Une fois le travail effectué, il se rendait à Drancy pour toucher sa paye et
rentrait chez lui.
Il a formé le
jeune Kenzi au métier de maçon ; ce dernier, au vu de son casier, est plutôt
spécialisé dans le vol avec effraction (dix condamnations). C’est pourquoi il
est détenu. Le président lui demande : « Vous reconnaissez les faits ?
-
Totalement.
-
Et l’un
comme l’autre, vous vous trimballez avec téléphone portable sur les lieux des
faits ?
-
On n’est
pas des grands voleurs.
- Effectivement, je ne vous le fais pas dire,
ça fait un peu bras cassé. »
Kevin, chef
d’entreprise, a un casier vierge. C’est la raison pour laquelle il a été placé
sous contrôle judiciaire. Leur avocat commun demande à Kevin : « Est-ce
que vous seriez prêt à embaucher Monsieur Kenzi B. ?
- Y’a aucun souci. »
Kenzi se
cache le visage en rigolant, l’air gêné.
« Monsieur
B., vous êtes également maçon. Vous êtes marié ? Vous avez des enfants ?
-
J’ai
peut-être un enfant.
-
Ah,
c’est original.
-
Elle est
enceinte. Mais on ne s’est pas vu depuis, elle ne sait pas où je suis.
-
Quel est
le terme ?
-
Euh…
-
En
général, les parents savent le terme par cœur. Vous ne l’avez jamais
accompagnée chez le gynéco ? »
Kenzi ne
comprend pas trop ce que ce sujet vient faire ici - il a déjà assez de
problèmes. Il dit qu’il n’est pas certain d’être le père.
« Il
faut se garder d’une prime à l’incompétence »
La procureure
se lève pour prendre ses réquisitions : « Comme tous les faits sériels,
il faut les envisager ensemble, car ils font système. » Elle détaille
l’enquête des policiers : la géolocalisation, les surveillances, la vidéo-surveillance,
l’interpellation. « Ce ne sont pas les délinquants les plus doués, mais
il faut se garder d’une prime à l’incompétence. Ce sont des faits qui ont
nécessité des investigations, on ne les a pas pris tous les deux la main dans
le pot de confiture. » Elle demande pour chacun 12 mois de prison ;
sous surveillance électronique pour Kevin, à la maison d’arrêt pour Kenzi.

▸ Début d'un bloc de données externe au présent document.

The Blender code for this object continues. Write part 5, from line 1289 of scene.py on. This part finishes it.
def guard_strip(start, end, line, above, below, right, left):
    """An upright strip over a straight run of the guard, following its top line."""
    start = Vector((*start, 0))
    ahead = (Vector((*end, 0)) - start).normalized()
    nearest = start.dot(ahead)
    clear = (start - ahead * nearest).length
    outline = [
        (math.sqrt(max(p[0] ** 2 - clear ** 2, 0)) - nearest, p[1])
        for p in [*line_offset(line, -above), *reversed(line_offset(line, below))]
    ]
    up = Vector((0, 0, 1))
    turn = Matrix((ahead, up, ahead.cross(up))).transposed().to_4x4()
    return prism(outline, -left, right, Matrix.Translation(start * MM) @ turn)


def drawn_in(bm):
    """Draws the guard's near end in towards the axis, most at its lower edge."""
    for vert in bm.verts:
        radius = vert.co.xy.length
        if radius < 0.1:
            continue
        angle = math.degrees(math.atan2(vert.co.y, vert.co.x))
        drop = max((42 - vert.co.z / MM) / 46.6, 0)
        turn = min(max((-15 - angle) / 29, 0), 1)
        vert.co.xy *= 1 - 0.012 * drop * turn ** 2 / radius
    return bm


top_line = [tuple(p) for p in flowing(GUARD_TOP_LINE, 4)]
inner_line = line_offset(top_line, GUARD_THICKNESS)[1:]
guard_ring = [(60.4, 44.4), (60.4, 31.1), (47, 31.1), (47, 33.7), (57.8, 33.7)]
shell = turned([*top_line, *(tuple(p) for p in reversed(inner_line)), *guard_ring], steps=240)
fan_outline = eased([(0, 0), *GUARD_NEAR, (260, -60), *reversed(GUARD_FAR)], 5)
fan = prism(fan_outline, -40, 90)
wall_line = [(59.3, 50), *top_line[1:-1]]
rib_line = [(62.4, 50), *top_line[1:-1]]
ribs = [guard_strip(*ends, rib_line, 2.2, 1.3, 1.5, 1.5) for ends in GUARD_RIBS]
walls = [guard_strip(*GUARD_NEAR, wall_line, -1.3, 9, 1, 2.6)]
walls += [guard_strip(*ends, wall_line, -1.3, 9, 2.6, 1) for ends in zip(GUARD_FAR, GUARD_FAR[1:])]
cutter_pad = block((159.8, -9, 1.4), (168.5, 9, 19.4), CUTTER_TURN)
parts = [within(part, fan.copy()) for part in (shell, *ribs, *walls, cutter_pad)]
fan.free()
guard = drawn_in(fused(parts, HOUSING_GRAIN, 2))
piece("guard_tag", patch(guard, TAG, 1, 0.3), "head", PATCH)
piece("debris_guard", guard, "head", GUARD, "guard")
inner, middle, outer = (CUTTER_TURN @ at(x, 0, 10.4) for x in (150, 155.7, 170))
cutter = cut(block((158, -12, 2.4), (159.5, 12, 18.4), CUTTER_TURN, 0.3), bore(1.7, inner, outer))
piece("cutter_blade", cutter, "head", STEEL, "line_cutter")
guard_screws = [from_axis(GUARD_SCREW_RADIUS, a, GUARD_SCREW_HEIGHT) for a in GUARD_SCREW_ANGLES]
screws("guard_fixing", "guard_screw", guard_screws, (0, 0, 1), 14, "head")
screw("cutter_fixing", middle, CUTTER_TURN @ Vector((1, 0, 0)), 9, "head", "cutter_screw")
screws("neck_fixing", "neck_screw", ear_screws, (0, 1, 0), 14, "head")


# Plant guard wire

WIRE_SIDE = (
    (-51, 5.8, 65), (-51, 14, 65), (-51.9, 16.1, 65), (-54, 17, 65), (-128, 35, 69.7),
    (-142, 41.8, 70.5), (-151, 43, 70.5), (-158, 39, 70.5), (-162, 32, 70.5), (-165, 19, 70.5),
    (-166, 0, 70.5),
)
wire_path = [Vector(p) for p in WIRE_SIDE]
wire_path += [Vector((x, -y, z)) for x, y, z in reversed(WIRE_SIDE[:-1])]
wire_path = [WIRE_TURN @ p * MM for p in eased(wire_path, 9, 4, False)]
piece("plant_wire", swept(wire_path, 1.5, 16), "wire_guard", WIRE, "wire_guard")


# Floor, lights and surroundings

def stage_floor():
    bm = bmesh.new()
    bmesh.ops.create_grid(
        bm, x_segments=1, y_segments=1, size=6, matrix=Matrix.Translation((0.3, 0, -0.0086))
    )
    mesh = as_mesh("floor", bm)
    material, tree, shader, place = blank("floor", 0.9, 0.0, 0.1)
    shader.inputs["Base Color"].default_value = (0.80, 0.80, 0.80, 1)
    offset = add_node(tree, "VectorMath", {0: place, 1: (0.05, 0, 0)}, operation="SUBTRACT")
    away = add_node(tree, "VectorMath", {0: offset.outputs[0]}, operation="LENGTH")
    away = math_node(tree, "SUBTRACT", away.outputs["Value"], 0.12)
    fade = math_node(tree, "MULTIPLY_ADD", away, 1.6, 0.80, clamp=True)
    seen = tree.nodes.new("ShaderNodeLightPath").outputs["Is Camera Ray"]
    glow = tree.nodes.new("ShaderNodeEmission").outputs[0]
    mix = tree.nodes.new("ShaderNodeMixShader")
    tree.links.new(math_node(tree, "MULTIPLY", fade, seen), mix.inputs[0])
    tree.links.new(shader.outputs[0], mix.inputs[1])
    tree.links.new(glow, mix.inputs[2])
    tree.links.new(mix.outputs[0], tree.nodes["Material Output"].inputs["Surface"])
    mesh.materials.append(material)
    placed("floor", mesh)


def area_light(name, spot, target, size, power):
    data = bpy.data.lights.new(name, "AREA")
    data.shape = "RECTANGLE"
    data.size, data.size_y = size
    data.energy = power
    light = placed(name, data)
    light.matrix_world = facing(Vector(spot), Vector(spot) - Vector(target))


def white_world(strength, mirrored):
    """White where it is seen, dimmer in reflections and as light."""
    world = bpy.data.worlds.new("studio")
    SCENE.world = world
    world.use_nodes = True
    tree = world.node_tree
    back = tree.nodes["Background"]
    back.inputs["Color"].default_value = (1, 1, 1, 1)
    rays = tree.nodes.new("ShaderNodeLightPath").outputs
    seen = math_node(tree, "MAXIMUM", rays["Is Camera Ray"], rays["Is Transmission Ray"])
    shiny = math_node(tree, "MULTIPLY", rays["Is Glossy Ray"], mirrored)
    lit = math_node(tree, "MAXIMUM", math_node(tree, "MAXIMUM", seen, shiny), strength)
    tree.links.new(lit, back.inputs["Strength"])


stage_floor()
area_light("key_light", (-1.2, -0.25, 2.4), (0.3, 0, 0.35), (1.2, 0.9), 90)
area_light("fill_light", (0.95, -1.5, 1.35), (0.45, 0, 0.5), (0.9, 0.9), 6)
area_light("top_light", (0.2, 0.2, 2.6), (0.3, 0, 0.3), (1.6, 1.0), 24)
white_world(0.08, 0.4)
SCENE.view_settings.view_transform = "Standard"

Alors
que l’avocat s’apprête à débuter sa plaidoirie, le président l’interrompt pour
adresser une virulente remontrance à des lycéennes qui prenaient leurs aises
dans le public, ou à des lycéens qui se laissaient aller à un discret mais
néanmoins visible grabuge. « On n’est pas au spectacle ici ! »
Rires contenus.
L’avocat
interrompu reprend : « C’est une pure atteinte aux biens, ce n’est pas
très élaboré ; et le degré de structuration pèse sur la peine. » Il
insiste sur l’insertion de l’un et la volonté d’insertion de l’autre, dont la
plupart des condamnations, dit-il, datent de sa très jeune majorité. « Il
y a une frénésie de passage à l’acte à ce moment-là, puis il se calme. »
Mais le tribunal décide finalement de suivre les réquisitions, et tandis que
l’un est laissé libre avec 2 500 euros d’amende en surplus, Kenzi part en
prison pour un an, et devra s’acquitter d’une amende de 500 euros.